Published on February 21, 2024 by Shakun Singh

Hydrogen is increasingly being recognised as a crucial solution for reducing carbon emissions, primarily because its use for energy production does not directly release carbon dioxide (CO2). This significance arises from its unique trait of generating energy without direct CO2 emissions. “Decarbonised” hydrogen can be sourced from renewables, nuclear energy or even fossil fuels when coupled with carbon-capture technology.
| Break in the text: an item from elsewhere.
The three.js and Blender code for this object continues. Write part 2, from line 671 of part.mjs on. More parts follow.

Its adaptability positions it as an asset in the quest to reduce the carbon footprint across complex sectors such as long-haul transport, chemical manufacturing, and iron and steel.
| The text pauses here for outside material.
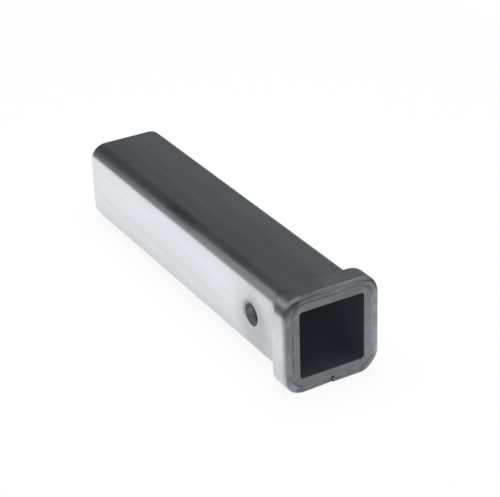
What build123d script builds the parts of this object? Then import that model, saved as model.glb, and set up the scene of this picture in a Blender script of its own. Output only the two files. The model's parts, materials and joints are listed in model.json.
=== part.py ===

Hydrogen fuel can be classified by the method of production:

  • Grey hydrogen: Derived through fossil fuels such as natural gas or coal. Grey hydrogen from natural gas without carbon capture, utilisation and storage (CCUS) accounted for about 62% of the hydrogen produced in 2021. Following this, hydrogen from coal accounted for about 19% of hydrogen in 2021. Although cost-effective, it lacks emission-free attributes.

  • Blue hydrogen: Similar to grey hydrogen, blue hydrogen is also produced from fossil fuels. However, the key difference lies in the implementation of the CCUS processes that capture up to 90% of the CO2 This captured CO2 can be repurposed for various applications or stored in geological formations such as depleted oil and gas reservoirs or saline aquifers.

  • Green hydrogen: Produced through electrolysis powered by clean and renewable energy sources such as solar, wind, hydropower and geothermal, green hydrogen production is entirely devoid of carbon emissions.

This discourse primarily delves into green and blue hydrogen, chosen for their emission-free qualities.

Status of hydrogen production:

Demand for hydrogen is currently predominantly fulfilled through hydrogen production from fossil fuels without carbon capture. Total global hydrogen production reached 94m tons, leading to more than 900m tons of associated CO2 emissions, according to Global Hydrogen Review 2022 by the International Energy Agency (IEA) in 2021.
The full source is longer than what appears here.